### Aim of the exercise
Set down word for word each line from the start of the listing through the line that contains "ORIGIN = V(0, 0, 0)", both included.

### Data section
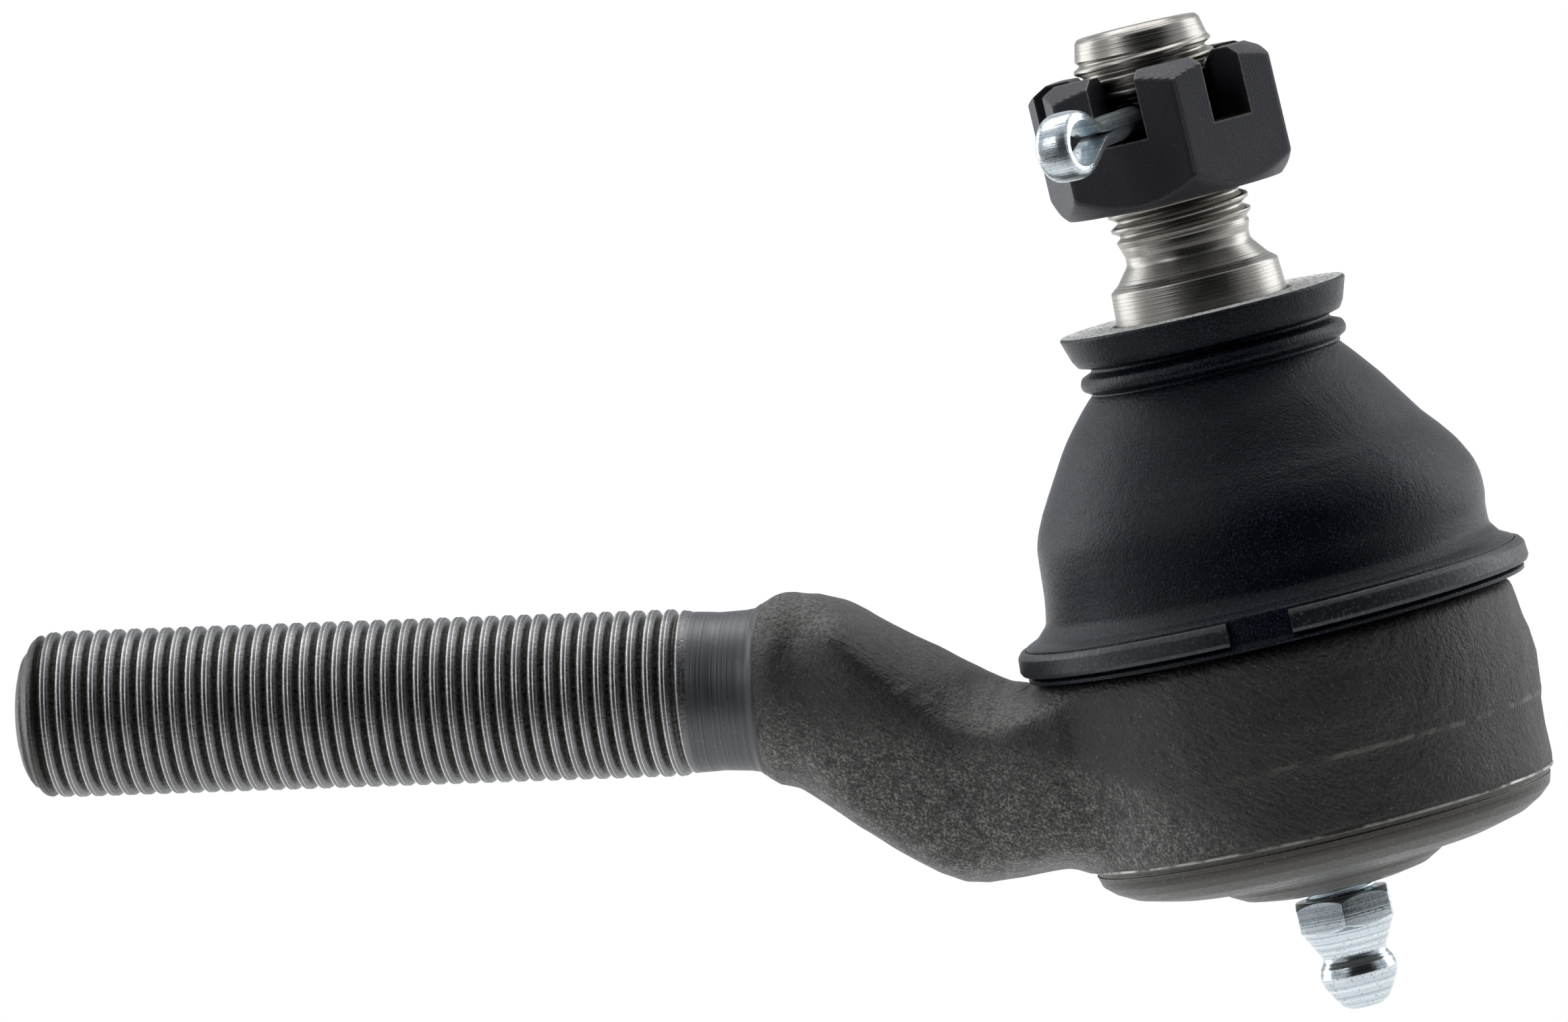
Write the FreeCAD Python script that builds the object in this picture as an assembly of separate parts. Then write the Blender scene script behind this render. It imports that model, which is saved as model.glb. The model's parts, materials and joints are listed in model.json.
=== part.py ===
import FreeCAD, Part
import math
import os

# Greaseable outer tie rod end. Millimetres.
# Origin: centre of the ball. +Z: along the stud, towards its threaded end.
# The threaded shank leaves towards -X, raised by the drop angle in the XZ plane.

V = FreeCAD.Vector
Z_AXIS = V(0, 0, 1)
ORIGIN = V(0, 0, 0)

# ---- ball stud --------------------------------------------------------------
ball_r = 12.7
ball_flat_height = 11.0        # flat under the ball, where the grease pocket is
stud_neck_r = 6.4
neck_flare = 1.0               # the neck leaves the ball this much wider
stud_neck_length = 2.4
stud_shoulder_length = 2.0     # cone from neck to taper
taper_top_z = 34.6             # small end of the seating taper
taper_top_r = 7.2
taper_per_mm = 1.0 / 16.0      # radius per mm of length: a 1 in 8 taper
taper_edge = 0.7
relief_z = 36.8                # thread relief groove
relief_depth = 0.65
relief_half_length = 0.45
thread_start_z = 38.4
stud_thread_r = 6.0            # M12 fine
stud_top_z = 56.1
stud_tip_length = 1.9          # turned-down tip above the last thread
stud_tip_step = 0.6
stud_tip_dish = 0.7
pin_leg_r = 1.3                # two half-round legs make one round shank
pin_hole_clearance = 0.25

# ---- slotted nut and cotter pin ---------------------------------------------
nut_across_flats = 19.05
nut_bottom_z = 41.3
nut_height = 11.55
nut_slot_width = 4.25
nut_slot_depth = 5.8
nut_bottom_chamfer = 0.35      # bearing face inside the flats
nut_top_chamfer = 0.95
nut_top_chamfer_slope = 0.55   # drop per mm of radius
nut_thread_clearance = 0.03
nut_lead_in = 0.6
slot_turn_deg = -10.5          # direction of the slot in use, from -Y towards +X
pin_skew_deg = 3.0             # the pin lies a little askew in its slot
pin_leg_gap = 0.05
pin_eye_outer_r = 3.0
pin_eye_wire = 1.1
pin_leg_stand_out = 3.1        # legs past the far flat of the nut
pin_eye_stand_off = 5.1        # the legs open into the eye this far outside the near flat
pin_eye_length = 3.8           # from that point to the eye's centre
pin_floor_gap = 0.25           # between the pin and the slot's floor

# ---- seats and bore ---------------------------------------------------------
ball_clearance = 0.04
seat_wall = 2.6
seat_clearance = 0.05
mouth_retention = 0.5          # the mouth is this much smaller than the ball, by radius
mouth_below_ball_top = 4.7
mouth_throat_depth = 1.8
mouth_flare = 0.6
bore_shoulder_depth = 2.2      # conical shoulder over the upper seat
seat_edge_depth = 0.8          # the upper seat stops this far under the throat
upper_seat_bottom_z = -0.8
lower_seat_top_z = -1.8
lower_seat_floor = 1.0         # under the ball's flat
lower_seat_hole_r = 4.6
spring_inner_r = 9.2
spring_thickness = 0.7
spring_cone = 0.55
spring_gap = 0.04
spring_edge_gap = 0.6          # between the spring's edge and the bore
seat_chamfer = 0.6

# ---- housing cup ------------------------------------------------------------
cup_wall = 4.71                # bore to forging
parting_bulge = 0.65
parting_z = -3.2
groove_wall = 2.81             # bore to the bottom of the boot groove
groove_height = 3.0
mouth_collar = 0.55            # collar above the groove
mouth_collar_height = 1.3
rim_band_height = 0.7          # machined band above the cover's seat
rim_lip_overhang = 3.8         # spun lip over the cover
rim_lip_thickness = 0.95
rim_corner = 0.9               # height where the band turns into the spun lip
rim_flat = 3.25                # the lip's underside starts this far inside the band
rim_flat_rise = 0.65
cover_seat_depth = 1.8         # radial depth of the step the cover sits on
cover_thickness = 2.2
cover_edge_bevel = 0.3

# ---- drop neck and shank ----------------------------------------------------
drop_deg = 10.5
shank_end = 109.2              # along the shank's axis from the ball's centre
thread_end = 50.7
turned_end = 45.2
shank_thread_r = 7.14          # 9/16-18 UNF
thread_runout = 0.9
turned_step = 0.29             # turned neck below the thread's crests
end_chamfer = 2.0
neck_root_step = 1.4           # round forging where the turned neck starts
neck_root = 42.3
neck_depth = 16.8              # lowest line of the drop neck below the shank's axis
neck_half_width = 9.6
neck_top_drop = 0.4            # the neck's top runs in under the cup's shoulder by this
neck_bottom_rise = 0.1         # and its underside over the rim's band by this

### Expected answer
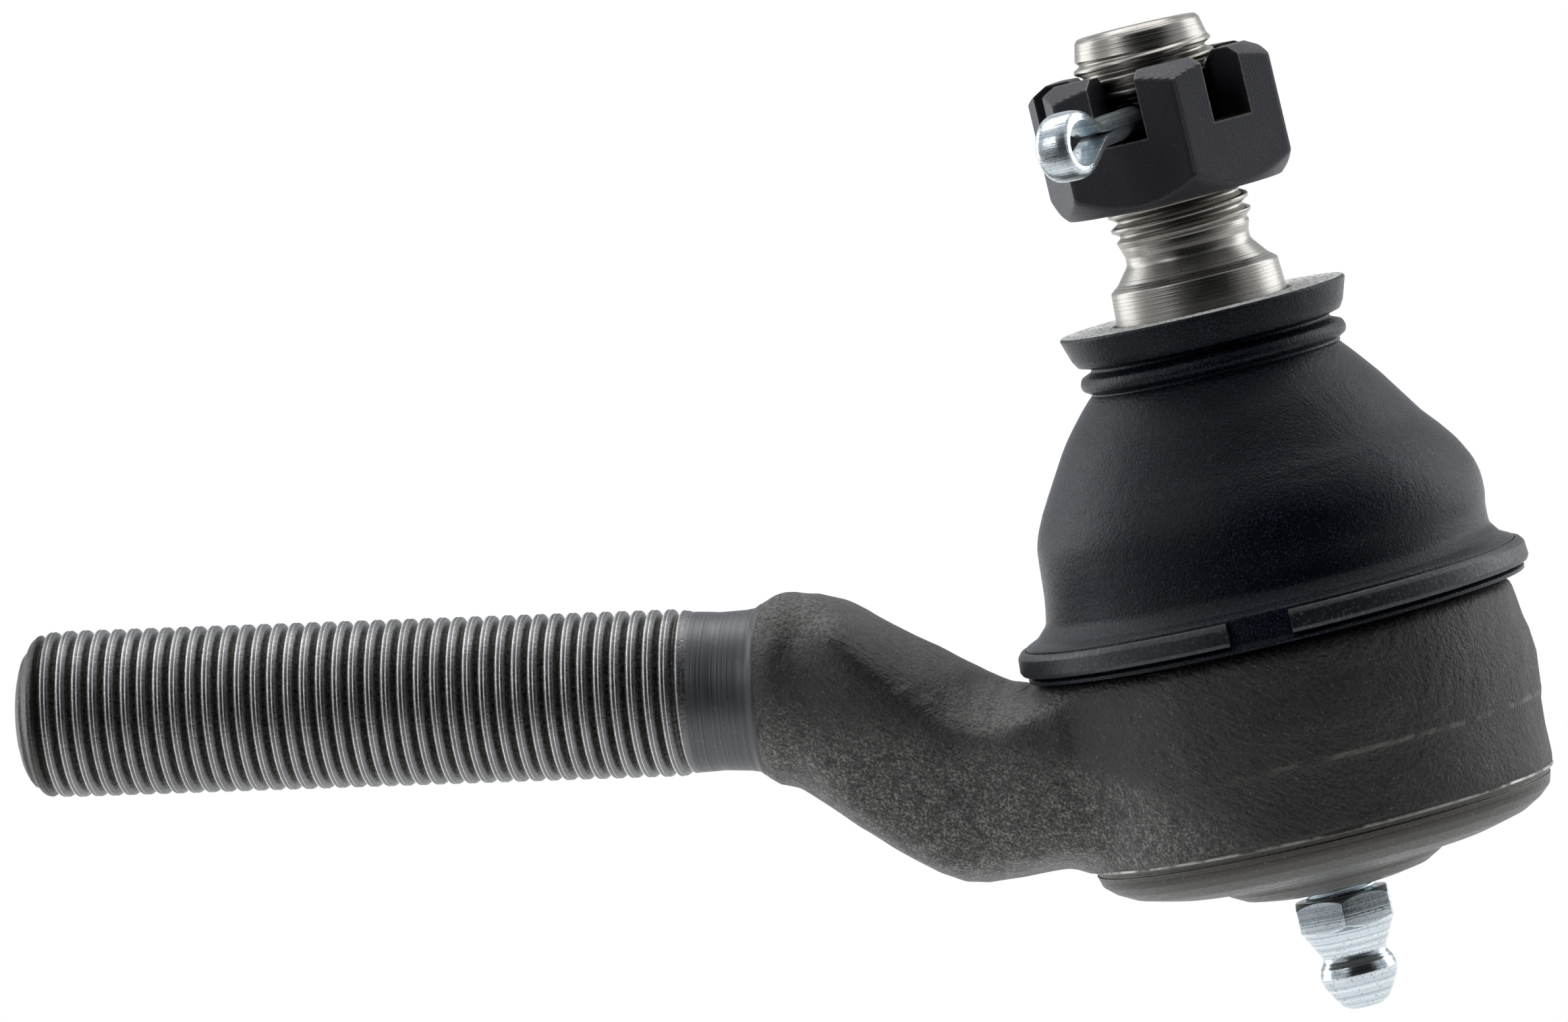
Write the FreeCAD Python script that builds the object in this picture as an assembly of separate parts. Then write the Blender scene script behind this render. It imports that model, which is saved as model.glb. The model's parts, materials and joints are listed in model.json.
=== part.py ===
import FreeCAD, Part
import math
import os

# Greaseable outer tie rod end. Millimetres.
# Origin: centre of the ball. +Z: along the stud, towards its threaded end.
# The threaded shank leaves towards -X, raised by the drop angle in the XZ plane.

V = FreeCAD.Vector
Z_AXIS = V(0, 0, 1)
ORIGIN = V(0, 0, 0)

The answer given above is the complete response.